Humanistic Perspectives

Edited by Morris Beja, S. E. Gontarski, and Pierre Astier

This collection of original essays has been assembled to honor Samuel Beckett on his seventy-fifth birthday—a celebration to which the writer himself has made his own contribution in the form of a play especially written for the occasion and entitled Ohio Impromptu. This special piece appears in an appendix to the volume, where it has been reproduced, through a combination of photographic facsimile and textual transcription, in various versions through which it evolved to its final form

Samuel Becket—the Irishman who lives permanently in France and writes primarily in French (though he translates everything he writes into either English or French, depending on the original language of composition)—has achieved fame throughout the world for his work in fiction, drama, and film. A particularly multicultural writer, Beckett’s intellectual interests are so broad and so diverse that his writings in all media are best approached from a variety of disciplines; and this is the approach adopted by the editors of this collection.
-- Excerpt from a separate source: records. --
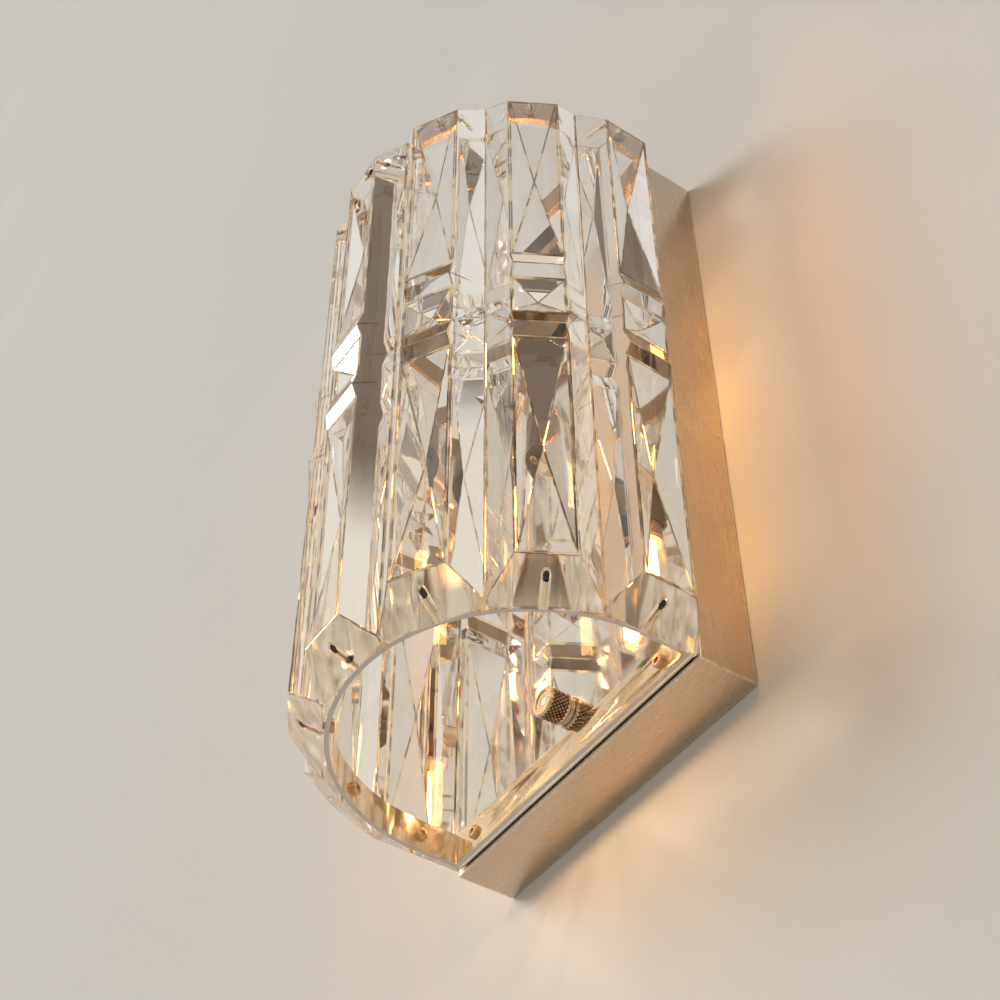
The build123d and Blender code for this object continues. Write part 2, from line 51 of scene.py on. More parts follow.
slotOfNode = {part["node"]: part["material_slot"] for part in frame["record"]["subparts"]}
print("frame loaded:", len(nodes), "nodes")


cameraLook = {
    "place": (0.42307, -0.34637, -0.58908),
    "turn": 55.552,      # degrees about Z, 0 looks into the wall
    "lift": 47.637,      # degrees above level
    "roll": -0.328,
    "lens": 67.23,
}


def addCamera(look):
    bpy.ops.object.select_all(action="DESELECT")
    turned = Matrix.Rotation(math.radians(look["turn"]), 3, "Z")
    lifted = Matrix.Rotation(math.radians(90 + look["lift"]), 3, "X")
    rolled = Matrix.Rotation(math.radians(look["roll"]), 3, "Z")
    angles = (turned @ lifted @ rolled).to_euler()
    bpy.ops.object.camera_add(location=look["place"], rotation=angles)
    camera = bpy.context.object
    camera.name = "sconceCamera"
    camera.data.lens = look["lens"]
    camera.data.sensor_width = 36
    camera.data.clip_start = 0.01
    bpy.context.scene.camera = camera


addCamera(cameraLook)
scene = bpy.context.scene
scene.view_settings.view_transform = "Standard"

# cut glass in front of a mirror needs long light paths
lightPaths = {
    "max_bounces": 96,
    "transmission_bounces": 64,
    "glossy_bounces": 64,
    "transparent_max_bounces": 32,
}
for setting, bounces in lightPaths.items():
    setattr(scene.cycles, setting, bounces)
print("camera set")


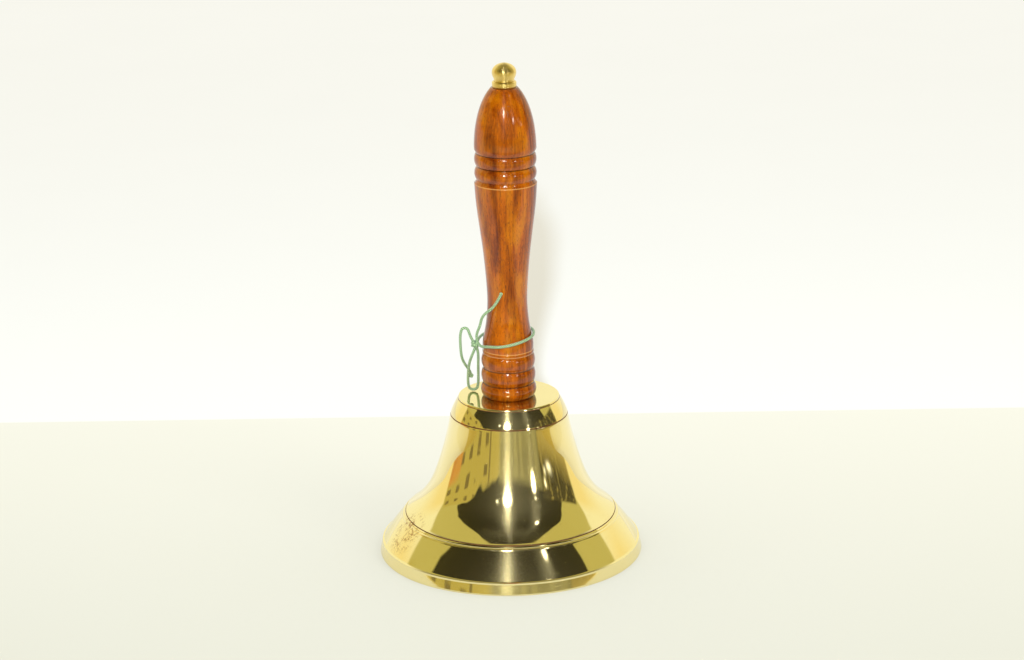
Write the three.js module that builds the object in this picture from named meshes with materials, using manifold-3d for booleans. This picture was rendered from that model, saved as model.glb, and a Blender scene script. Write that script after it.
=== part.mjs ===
// A brass handbell with a turned wooden handle and a cord tied round its neck.
//
// Units are millimetres and +Z is up. The origin is the centre of the mouth, in the plane of the rim,
// so the bell stands on the XY plane. The bell, handle and finial are turned round the Z axis.
// A steel tie rod runs down that axis from the finial, through the handle and the crown, and clamps the
// three together. Below the crown it carries a yoke that swivels on it, and the clapper swings in the yoke.
import * as THREE from "three";
import { mergeVertices } from "three/addons/utils/BufferGeometryUtils.js";
import Module from "manifold-3d";

// Clearance between pieces that touch.
const GAP = 0.3;

// Bell shell: radii and heights of the outside.
const MOUTH_R = 65;
const LIP_LINE = { r: 63.1, z: 6 };
const LOWER_LINE = { r: 52.3, z: 20.1 };
const SHOULDER_LINE = { r: 28.8, z: 70.7 };
const CROWN_EDGE = { r: 24.6, z: 79.7 };
const CROWN_TOP = 79.8;
const CROWN_THICKNESS = 4.8;
const RIM_WIDTH = 3.5;
const LINE_WIDTH = 0.9;
const LINE_DEPTH = 0.35;
const BELL_SEGMENTS = 48;

// Handle: heights and radii of its turned features.
const HANDLE_FOOT = CROWN_TOP + GAP;
const LOWER_BEADS = [
  { top: 86.8, peak: 13.6, groove: 12.3 },
  { top: 94.5, peak: 13.3, groove: 12.4 },
  { top: 101.7, peak: 13.2, groove: 12.2 },
  { top: 103.7, peak: 12.6, groove: 12.35 },
];
const UPPER_BEADS = [
  { top: 195.7, peak: 15.0, groove: 13.5 },
  { top: 202.2, peak: 15.0, groove: 14.1 },
];
const SHOULDER = { r: 15.15, z: 187, grooveR: 14.25, grooveZ: 188.5 };
const DOME = { r: 15.05, base: 204, height: 32.8, top: 233.6 };
const HANDLE_SEGMENTS = 28;

// Steel tie rod and what it clamps.
const ROD_R = 3;
const ROD_BOTTOM = 60.1;
const ROD_TOP = 241;
const ROD_HOLE_R = ROD_R + GAP;
const HANDLE_BORE_R = 3.5;
const FERRULE = { r: 5.86, bottom: DOME.top + GAP, height: 2.7 };
const KNOB = { neckR: 4.95, ballR: 5.85, ballZ: 240.9, upper: 4.4, lower: 5.4 };
const WASHER = { r: 9, thickness: 1.5 };
const CROWN_NUT = { acrossFlats: 10, height: 5 };

// Yoke that swivels on the rod, and the nut under it.
const YOKE = { length: 17.4, width: 9, bridge: 2.4, ear: 2.2, earDrop: 4.2 };
const YOKE_NUT = { acrossFlats: 10, height: 4 };

// Clapper: it swings on the pivot pin, about the Y axis.
const PIVOT_Z = 56;
const PIN_R = 1.5;
const PIN_HEAD = { r: 2.8, thickness: 1.4 };
const HUB = { r: 3.6, length: 11 };
const SHANK_R = 2;
const BALL = { r: 10.5, z: 15 };
const JAM_NUT = { acrossFlats: 7, height: 2.6 };

// Cord: a thin braided cord tied round the neck of the handle in a slipped bow.
const CORD_R = 0.7;
const CORD_STEP = 3;
const CORD_SIDES = 8;
const KNOT = { x: -15.9, y: -3, z: 106.8, rx: 1.9, ry: 1.9, rz: 2.1 };
const END_KNOT = { x: -18.4, y: 6.7, z: 87.6, r: 1.1 };

const wasm = await Module();
wasm.setup();

// ---------------------------------------------------------------- materials

function finish(color, roughness, metalness) {
  return new THREE.MeshStandardMaterial({ color, roughness, metalness });
}

const polishedBrass = finish(0xd9b54a, 0.08, 1);
const satinBrass = finish(0xc9a23c, 0.28, 1);
const lacqueredWood = finish(0x8a3a12, 0.15, 0);
const zincSteel = finish(0xa8a9a6, 0.35, 1);
const greenCord = finish(0x8fb083, 0.8, 0);

// ---------------------------------------------------------------- shape helpers

// Turned solid: the profile is a closed loop of [r, z] pairs, going up the outside and down the inside.
function turned(profile, segments) {
  const points = profile.map(([r, z]) => new THREE.Vector2(r, z));
  return new THREE.LatheGeometry(points, segments).rotateX(Math.PI / 2);
}

// Turned ring with a plain hole and small chamfers on its outer edges.
function turnedRing(outerR, holeR, bottom, top, segments, chamfer = 0.2) {
  return turned(
    [
      [holeR, bottom],
      [outerR - chamfer, bottom],
      [outerR, bottom + chamfer],
      [outerR, top - chamfer],
      [outerR - chamfer, top],
      [holeR, top],
      [holeR, bottom],
    ],
    segments,
  );
}

// Round bar along Z with chamfered ends.
function bar(r, bottom, top, segments, chamfer = 0.4) {
  return turned(
    [
      [0, bottom],
      [r - chamfer, bottom],
      [r, bottom + chamfer],
      [r, top - chamfer],
      [r - chamfer, top],
      [0, top],
    ],
    segments,
  );
}

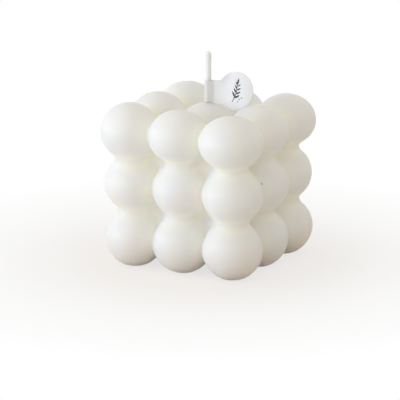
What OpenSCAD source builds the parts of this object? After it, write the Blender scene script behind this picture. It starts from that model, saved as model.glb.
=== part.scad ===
// Cube candle: wax bubbles cast as one piece, three by three by three, on a wick that
// runs right through, with a folded paper flag round the free end of the wick.
// Millimetres, +Z up, origin on the table under the wick, front of the flag towards -Y.

/* [Bubbles] */
// Distance between bubble centres in the two lower layers
pitch = 19; // [16:0.5:24]
// How far a lower bubble reaches past the halfway plane to its neighbour
overlap = 1.1; // [0.8:0.1:1.8]
// Fillet radius in the creases between bubbles
crease_r = 1.2; // [0.8:0.1:1.6]
// Depth cut from the lowest bubbles for their flat feet
foot_cut = 0.8; // [0.4:0.1:1.6]
// How far the solid filling stands out past the centres of the outer bubbles
filling_rise = 0.5; // [0.5:0.25:2.5]

/* [Top layer] */
// How much further apart the top bubbles stand than the lower ones
top_spread = 0.8; // [0.2:0.1:1.4]
// How far a top bubble reaches past the halfway plane to its neighbour
top_overlap = 0.9; // [0.7:0.1:1.6]
// How much lower a top bubble is than it is wide, from centre to edge
top_squash = 1.8; // [0.8:0.1:2]
// How much less than one pitch the top layer stands above the middle one
top_settle = 0.5; // [0:0.1:1]
// How far the middle bubble has sunk round the wick as the wax cooled
wick_sink = 1.2; // [0.4:0.1:2]

/* [Wick] */
// Diameter of the waxed wick
wick_d = 2; // [1.2:0.1:3]
// Length of wick that stands out of the wax
wick_free = 18; // [14:0.2:30]
// Gap between the wick and the wax round it
wick_fit = 0.05; // [0.03:0.01:0.1]
// Height above the table at which the wick was trimmed
wick_trim = 0.3; // [0.1:0.1:1]

/* [Paper flag] */
// Thickness of one layer of the paper
paper_t = 0.2; // [0.15:0.05:0.3]
// Diameter of the round end
disc_d = 13.2; // [11:0.2:16]
// Distance from the wick to the middle of the round end
disc_reach = 10.9; // [9:0.1:14]
// Height of the strip at the fold
fold_h = 6.4; // [4:0.2:7.6]
// Height of the strip from where its two layers close
strip_h = 8; // [6:0.2:9]
// How much higher the middle of the round end stands than the middle of the strip
disc_rise = 1.1; // [0:0.1:1.6]
// Room between the wick and the paper where the leaning fold comes nearest
fold_room = 0.15; // [0.05:0.05:0.4]
// Distance over which the two layers close beside the wick
fold_taper = 1.6; // [1.2:0.1:2.4]
// Angle by which the flag leans back
flag_lean = 6; // [0:1:8]
// Gap between the rim of the round end and the bubble under it
flag_gap = 0.15; // [0.1:0.05:0.5]

/* [Hidden] */
$fn = 96;

wax_colour = "#f4f1e8";
wick_colour = "#eeeeea";
paper_colour = "#e6e6ec";

// Depth by which a fillet bites into the bubbles that it joins
bite = 0.012;
// Deeper bite where a joined bubble is not a true sphere
deep_bite = 0.1;
// Extra length of a cut past the face that it opens
past = 5;
rows = [-1, 0, 1];

// Lower bubbles are spheres
bubble_r = pitch / 2 + overlap;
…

They have included, not only detailed treatments of literary matters, but also close examinations of such topics as, among others, Beckett’s theater in performance, the philosophical traditions against which he writes, his sense of history and politics, his close relation with the visual arts, the complex uses to which his language is put, and his effort to write “without style.” The result is a series of critical essays that come close to being the measures of the man and the artist they honor—the writer found particularly congenial to he modern sensibility as one in whose work the illusions and deceptions of the outer world resist each system that attempts a faithful, comprehensive, and coherent account, and that, in the end, must inevitably collapse under too great a weight of enigma and error.

All of the general editors are members of the faculty of The Ohio State University. S. E. Gontarski is associate professor of English on the Lima Campus, and Pierre Astier and Morris Beja are, respectively professor of Romance languages and professor of English on the main campus in Columbus.